Columna: Más allá de los titulares
Por: Alejandro Gleason
¿Te ha pasado que conversas con alguien y, por más argumentos sólidos que presentas, simplemente no logras que comprenda tu punto? A veces no es falta de lógica ni de razones: es falta de humildad.
La palabra “humildad” viene de humus, tierra. Ser humilde es volver al suelo firme: tocar la realidad. Nos aleja de las nubes del ego y nos permite ver exactamente dónde estamos parados. Ese aterrizaje interior nos quita distorsiones y nos deja observar sin el filtro borroso de la emoción reactiva.
in embargo, este proceso puede incomodar. La humildad nos obliga a mirarnos con honestidad, y esa transparencia suele exhibir aspectos que preferimos evitar. Los evitamos porque duelen; porque tocar esas fibras abre la puerta a aquello de nosotros mismos que nos incomoda reconocer.
Ese es el momento que todos, tarde o temprano, debemos atravesar: vernos frente al espejo y aceptar nuestras falencias, errores y defectos de carácter que no hemos sabido dominar. Reconocer que ciertas actitudes, decisiones o patrones nos han frenado más de lo que estábamos dispuestos a admitir.
Evitar esa mirada no ayuda. Fingir que “todo está bien” o vivir en piloto automático solo posterga lo inevitable. No comprender el impacto de ese autoengaño tiene un costo silencioso, pero certero: termina cobrando factura en nuestras relaciones, en nuestro trabajo, en la familia, en la economía y, al final, en nuestra propia identidad.
La humildad es precisamente el antídoto. Es la valentía de mirar de frente lo que duele para poder transformarlo, en lugar de seguir repitiendo las mismas versiones de nosotros mismos.
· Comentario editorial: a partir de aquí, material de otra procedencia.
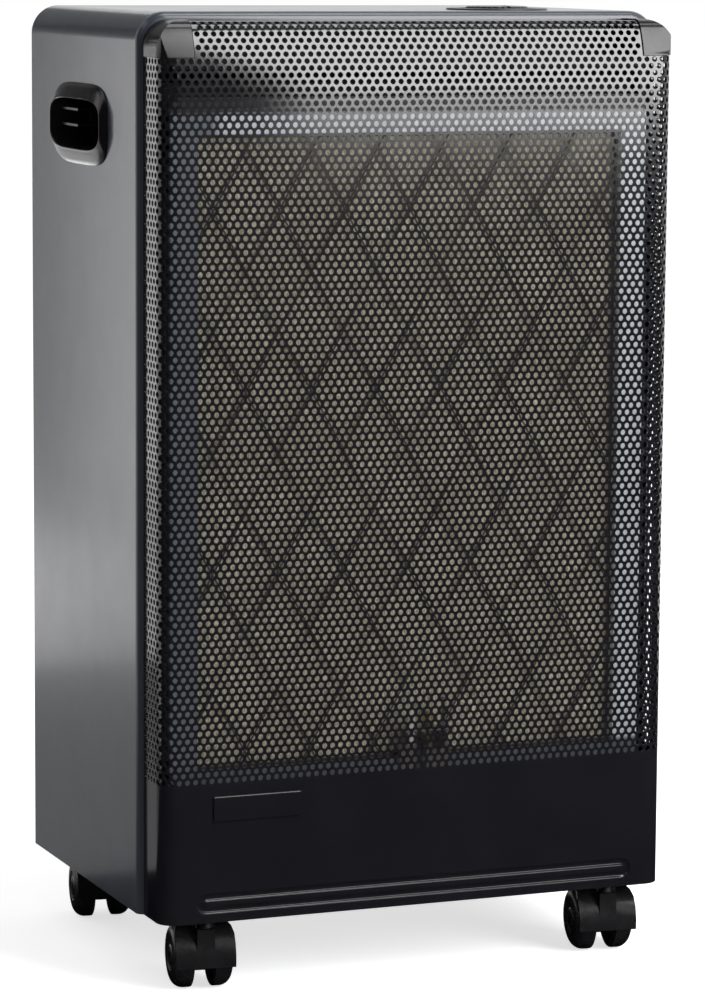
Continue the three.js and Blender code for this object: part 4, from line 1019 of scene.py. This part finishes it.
def catalystPad():
    low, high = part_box("catalytic_pad")
    middle = middleOf("catalytic_pad")
    width, height = high.x - low.x, high.z - low.z
    bm = stoodUp(flatGrid(round(width / feltPad["step"]), round(height / feltPad["step"]), width, height))
    border = [edge for edge in bm.edges if edge.is_boundary]
    pushed = bmesh.ops.extrude_edge_only(bm, edges=border)["geom"]
    bmesh.ops.translate(bm, verts=only(bmesh.types.BMVert, pushed), vec=(0, high.y - low.y, 0))
    bmesh.ops.holes_fill(bm, edges=only(bmesh.types.BMEdge, pushed))
    bmesh.ops.translate(bm, verts=bm.verts, vec=(middle.x, low.y, middle.z))
    for point in bm.verts:
        if point.co.y < low.y + 1 * mm:
            swell = noise.fractal(point.co * feltPad["swellScale"], 1, 2, 4) * feltPad["swell"]
            tuft = noise.noise(point.co * feltPad["tuftScale"]) * feltPad["tuft"]
            point.co.y = low.y + feltPad["rest"] + max(-feltPad["proudest"], swell + tuft)
    bmesh.ops.recalc_face_normals(bm, faces=bm.faces)
    finished(looseObject("catalytic_pad_finish", bm), "catalytic_pad", 60)


guardLook = {"pitch": 52 * mm, "angle": radians(60), "wire": 1.5 * mm, "border": 3 * mm, "sides": 8}


def wireBetween(start, end, thickness, sides):
    # a straight round wire
    bm = bmesh.new()
    bmesh.ops.create_cone(bm, cap_ends=True, segments=sides, radius1=thickness / 2, radius2=thickness / 2,
                          depth=(end - start).length)
    turn = (end - start).to_track_quat("Z", "Y").to_matrix().to_4x4()
    return placed(looseObject("wire", bm), Matrix.Translation((start + end) / 2) @ turn)


def diamondGuard():
    low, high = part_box("diamond_guard")
    border = guardLook["border"] / 2
    y = (low.y + high.y) / 2
    left, right, bottom, top = low.x + border, high.x - border, low.z + border, high.z - border
    corners = [Vector((x, y, z)) for x, z in ((left, bottom), (right, bottom), (right, top), (left, top))]
    wires = [wireBetween(corners[i - 1], corners[i], high.y - low.y, 4) for i in range(4)]
    middle = middleOf("diamond_guard")
    slope = cos(guardLook["angle"]) / sin(guardLook["angle"])
    count = int((right - left + (top - bottom) * slope) / 2 / guardLook["pitch"]) + 1
    for lean in (-slope, slope):
        for i in range(-count, count + 1):
            start = middle.x + i * guardLook["pitch"] + lean * (bottom - middle.z)
            ends = [(bottom + (x - start) / lean, x) for x in (left, right)]
            reached = sorted([(z, x) for z, x in ends if bottom < z < top]
                             + [(z, start + lean * (z - bottom)) for z in (bottom, top)
                                if left <= start + lean * (z - bottom) <= right])
            if len(reached) == 2 and reached[1][0] - reached[0][0] > guardLook["wire"]:
                layer = y + copysign(guardLook["wire"] * 0.2, lean)
                first, last = (Vector((x, layer, z)) for z, x in reached)
                wires.append(wireBetween(first, last, guardLook["wire"], guardLook["sides"]))
    finished(joined("diamond_guard_finish", *wires), "diamond_guard", 50)


catalystPad()
diamondGuard()
print("pad and guard made")


# ---- castors, each modelled about its own stem and turned to where its wheels trail

castorLook = {
    "steps": 64, "hubRadius": 7 * mm, "boreRadius": 2.35 * mm, "pinRadius": 5 * mm, "axleRadius": 2 * mm,
}


def castorMatrix(name):
    stem = middleOf(name + "_stem")
    trail = (middleOf(name + "_wheel_a") + middleOf(name + "_wheel_b")) / 2 - stem
    turn = Matrix.Rotation(atan2(trail.x, -trail.y), 4, "Z")
    return Matrix.Translation((stem.x, stem.y, 0)) @ turn, trail.xy.length


def castorWheel(name, letter, matrix, trail, axle):
    node = f"{name}_wheel_{letter}"
    local = matrix.inverted()
    points = [local @ point.co for point in frame["nodes"][node].data.vertices]
    inner, outer = sorted((min(p.x for p in points), max(p.x for p in points)), key=abs)
    side = copysign(1, outer)
    radius = max(p.z for p in points) - axle
    width = abs(outer - inner)
    bore = castorLook["boreRadius"]
    profile = ([(bore, 0), (radius - 5 * mm, 0), (radius - 4.4 * mm, 0.5 * mm), (radius - 1 * mm, 0.5 * mm),
                (radius - 0.2 * mm, 0.9 * mm), (radius, 2 * mm), (radius, width * 0.42)]
               + [(radius - 9 * mm * (1 - cos(angle)), width * 0.42 + width * 0.58 * sin(angle))
                  for angle in (pi / 2 * i / 10 for i in range(1, 11))]
               + [(radius - 13 * mm, width - 0.05 * mm), (radius - 13.6 * mm, width - 0.7 * mm),
                  (castorLook["hubRadius"] + 1 * mm, width - 0.9 * mm),
                  (castorLook["hubRadius"], width - 0.2 * mm), (castorLook["hubRadius"] - 1 * mm, width),
                  (bore, width)])
    wheel = turnedPiece(node + "_finish", profile, steps=castorLook["steps"], closed=True)
    place = Matrix.Translation((inner, -trail, axle)) @ Matrix.Rotation(side * pi / 2, 4, "Y")
    finished(placed(wheel, matrix @ place), node, 35)


def castorStem(name):
    node = name + "_stem"
    low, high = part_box(node)
    collar = (high.x - low.x) / 2
    pin = castorLook["pinRadius"]
    rings = sorted({round(point.co.z, 6) for point in frame["nodes"][node].data.vertices})
    bottom, top = rings[1], rings[-2]
    stem = turnedPiece(node + "_finish", [
        (0, low.z), (pin - 1 * mm, low.z), (pin, low.z + 1 * mm), (pin, bottom), (collar - 0.5 * mm, bottom),
        (collar, bottom + 0.5 * mm), (collar, top - 0.5 * mm), (collar - 0.5 * mm, top), (pin, top),
        (pin, high.z - 9 * mm), (pin - 0.8 * mm, high.z - 8 * mm), (pin - 0.8 * mm, high.z - 5 * mm),
        (pin, high.z - 4 * mm), (pin, high.z - 1 * mm), (pin - 1 * mm, high.z), (0, high.z)], steps=48)
    finished(overNode(stem, node), node, 35)


def castorAxle(name, matrix, trail, axle):
    node = name + "_axle"
    local = matrix.inverted()
    half = max((local @ point.co).x for point in frame["nodes"][node].data.vertices)
    radius = castorLook["axleRadius"]
    profile = [(0, -half), (radius - 0.4 * mm, -half), (radius, -half + 0.4 * mm), (radius, half - 0.4 * mm),
               (radius - 0.4 * mm, half), (0, half)]
    rod = turnedPiece(node + "_finish", profile, steps=32)
    placed(rod, matrix @ Matrix.Translation((0, -trail, axle)) @ Matrix.Rotation(pi / 2, 4, "Y"))
    finished(rod, node, 35)


def castors():
    for name in sorted(node.removesuffix("_stem") for node in bodyOf if node.endswith("_stem")):
        matrix, trail = castorMatrix(name)
        axle = middleOf(name + "_wheel_a").z
        for letter in ("a", "b"):
            castorWheel(name, letter, matrix, trail, axle)
        castorStem(name)
        castorAxle(name, matrix, trail, axle)
        dressed(name + "_hood", width=1.5 * mm, sharp=30)


castors()
print("castors made")


# ---- the rest keeps its shape, with softened corners

for node in ("base_tray", "bulkhead", "rear_rail", "rear_cover", "heat_baffle", "burner_tray",
             "pilot_bracket", "pilot_burner", "thermocouple", "ignition_electrode", "gas_tap", "hose_nozzle",
             "spark_generator", "injector", "supply_pipe", "pilot_pipe", "valve_spindle"):
    dressed(node)
print("inner pieces dressed")


# ---- small bare plate on the plain part

barePlate = {
    "left": -165.6 * mm, "right": -95.8 * mm, "bottom": 133.8 * mm, "top": 152.5 * mm, "proud": 1.6 * mm,
    "edge": 1.3 * mm,
}


def plate():
    face = sheetLow.y
    piece = blockBetween("bare_plate", (barePlate["left"], face - barePlate["proud"], barePlate["bottom"]),
                         (barePlate["right"], face + 0.1 * mm, barePlate["top"]))
    finished(bevelled(piece, barePlate["edge"], segments=4, angle=60), "front_panel", 50, stands=False)


plate()
print("plate fixed")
Cuando dejamos de huir del espejo, empezamos a recuperar el control de nuestra historia.
Pero justamente ahí comienza la madurez.
El Dr. Mario Vargas Puig explica que, cuando esta lucidez falla, el ego toma el mando: esa parte que necesita tener la razón, que busca sentirse superior y que interpreta desacuerdos como ataques. Es un modo infantil de vivir, centrado en la supervivencia emocional, incapaz de abrirse al otro.
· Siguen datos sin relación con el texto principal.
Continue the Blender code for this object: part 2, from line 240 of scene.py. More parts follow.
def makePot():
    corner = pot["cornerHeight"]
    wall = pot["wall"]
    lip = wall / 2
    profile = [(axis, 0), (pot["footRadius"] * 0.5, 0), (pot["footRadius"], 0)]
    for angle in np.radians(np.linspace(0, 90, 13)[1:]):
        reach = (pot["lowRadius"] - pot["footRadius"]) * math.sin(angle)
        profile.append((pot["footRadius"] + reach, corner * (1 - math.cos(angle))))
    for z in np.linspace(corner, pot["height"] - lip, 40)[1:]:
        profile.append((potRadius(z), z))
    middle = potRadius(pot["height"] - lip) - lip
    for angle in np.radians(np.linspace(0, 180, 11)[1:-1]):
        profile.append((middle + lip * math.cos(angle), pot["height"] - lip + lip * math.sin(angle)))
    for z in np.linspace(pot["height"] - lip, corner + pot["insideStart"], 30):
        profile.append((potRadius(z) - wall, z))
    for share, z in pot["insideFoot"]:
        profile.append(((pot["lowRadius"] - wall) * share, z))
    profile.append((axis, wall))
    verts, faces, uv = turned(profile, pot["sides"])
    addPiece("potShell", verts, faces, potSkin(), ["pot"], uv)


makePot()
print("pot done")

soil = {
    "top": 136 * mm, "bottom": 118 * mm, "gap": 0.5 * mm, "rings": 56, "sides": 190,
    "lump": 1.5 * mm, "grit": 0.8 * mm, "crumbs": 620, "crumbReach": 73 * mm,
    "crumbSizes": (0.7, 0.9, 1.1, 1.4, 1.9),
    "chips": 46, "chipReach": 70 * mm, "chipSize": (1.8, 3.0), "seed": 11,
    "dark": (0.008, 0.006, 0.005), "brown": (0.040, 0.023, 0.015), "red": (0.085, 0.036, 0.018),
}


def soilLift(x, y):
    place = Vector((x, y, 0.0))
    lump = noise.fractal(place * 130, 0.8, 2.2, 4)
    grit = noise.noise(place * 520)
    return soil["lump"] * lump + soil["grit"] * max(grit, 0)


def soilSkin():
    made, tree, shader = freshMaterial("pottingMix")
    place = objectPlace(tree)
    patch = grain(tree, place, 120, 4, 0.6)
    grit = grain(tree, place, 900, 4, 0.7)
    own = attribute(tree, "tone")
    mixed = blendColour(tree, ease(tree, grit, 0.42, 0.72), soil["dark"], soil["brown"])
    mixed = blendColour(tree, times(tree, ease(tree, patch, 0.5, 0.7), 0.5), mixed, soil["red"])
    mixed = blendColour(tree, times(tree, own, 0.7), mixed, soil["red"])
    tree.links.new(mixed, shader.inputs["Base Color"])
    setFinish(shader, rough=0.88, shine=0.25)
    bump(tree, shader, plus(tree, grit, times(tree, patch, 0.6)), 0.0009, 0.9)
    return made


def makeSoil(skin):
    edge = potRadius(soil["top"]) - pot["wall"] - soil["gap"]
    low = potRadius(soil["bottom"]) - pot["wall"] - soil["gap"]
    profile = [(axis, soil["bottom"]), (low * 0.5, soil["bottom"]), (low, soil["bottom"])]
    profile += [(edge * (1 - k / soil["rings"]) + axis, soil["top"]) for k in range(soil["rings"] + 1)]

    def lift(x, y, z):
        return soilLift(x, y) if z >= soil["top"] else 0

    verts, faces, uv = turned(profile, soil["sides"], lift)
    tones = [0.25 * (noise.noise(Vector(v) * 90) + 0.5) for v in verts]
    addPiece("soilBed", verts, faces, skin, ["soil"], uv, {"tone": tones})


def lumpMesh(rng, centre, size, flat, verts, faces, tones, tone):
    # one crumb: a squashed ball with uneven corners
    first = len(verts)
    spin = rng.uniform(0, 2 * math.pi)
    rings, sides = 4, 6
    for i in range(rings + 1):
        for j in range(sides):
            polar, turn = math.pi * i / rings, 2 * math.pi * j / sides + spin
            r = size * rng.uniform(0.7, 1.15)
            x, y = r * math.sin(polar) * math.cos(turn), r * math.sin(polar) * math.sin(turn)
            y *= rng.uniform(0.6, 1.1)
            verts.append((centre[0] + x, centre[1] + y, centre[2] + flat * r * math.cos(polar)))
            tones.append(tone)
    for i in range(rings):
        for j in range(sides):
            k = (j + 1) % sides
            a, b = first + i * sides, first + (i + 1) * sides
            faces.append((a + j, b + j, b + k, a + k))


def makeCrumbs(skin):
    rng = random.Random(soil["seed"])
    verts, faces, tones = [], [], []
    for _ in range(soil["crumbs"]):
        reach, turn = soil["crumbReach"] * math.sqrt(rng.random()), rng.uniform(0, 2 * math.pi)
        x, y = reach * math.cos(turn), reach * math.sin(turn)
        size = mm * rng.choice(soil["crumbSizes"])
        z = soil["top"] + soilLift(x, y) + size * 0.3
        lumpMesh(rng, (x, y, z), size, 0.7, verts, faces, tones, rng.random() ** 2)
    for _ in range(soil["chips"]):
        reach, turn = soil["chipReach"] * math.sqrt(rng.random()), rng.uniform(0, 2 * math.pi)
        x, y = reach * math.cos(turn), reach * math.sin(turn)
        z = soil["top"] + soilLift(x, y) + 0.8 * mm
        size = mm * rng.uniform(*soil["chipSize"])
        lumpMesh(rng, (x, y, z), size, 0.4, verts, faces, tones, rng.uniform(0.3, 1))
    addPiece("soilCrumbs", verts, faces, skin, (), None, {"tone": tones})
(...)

La psicología del desarrollo muestra que crecer implica pasar del egoísmo absoluto del niño a la responsabilidad y la entrega del adulto. Solo así se construyen relaciones sanas, diálogo auténtico y colaboración real.
La felicidad opera igual: se escapa cuando la perseguimos con egoísmo y aparece cuando dejamos de pensar solo en nosotros mismos. La humildad, entonces, no te quita poder… te da verdadero poder: claridad, adaptabilidad, presencia, capacidad de escuchar y de influir desde un lugar más consciente.
En un mundo lleno de opiniones rígidas y conversaciones que parecen batallas, la humildad es una ventaja competitiva.
Cómo aplicar humildad en tus conversaciones
(Ideas prácticas inspiradas en el concepto de “generalizaciones productivas”)
1. Observa desde qué modelo mental estás interpretando.
No reaccionas al mundo; reaccionas a lo que crees que el mundo significa.
2. Reconoce que no sabes qué pasa dentro del otro.
No puedes asumir qué siente, piensa o desea. Esto abre el diálogo.
3. Indaga cómo razona la otra persona.
Preguntar no es debilidad, es estrategia: “¿Qué estás viendo tú que yo no?”
4. Baja tu propia escalera de inferencias.
Cuestiona tus conclusiones antes de defenderlas. Revisa tus suposiciones.
5. Verifica lo que crees.
Antes de asumir, valida. Un simple “¿esto lo entendí bien?” cambia toda la dinámica.
La humildad no es achicarse. Es quitarte las vendas del ego para ver mejor, comprender mejor y construir mejor. Cuando aprendes a escuchar más y asumir menos, tus relaciones se transforman… y tu liderazgo también.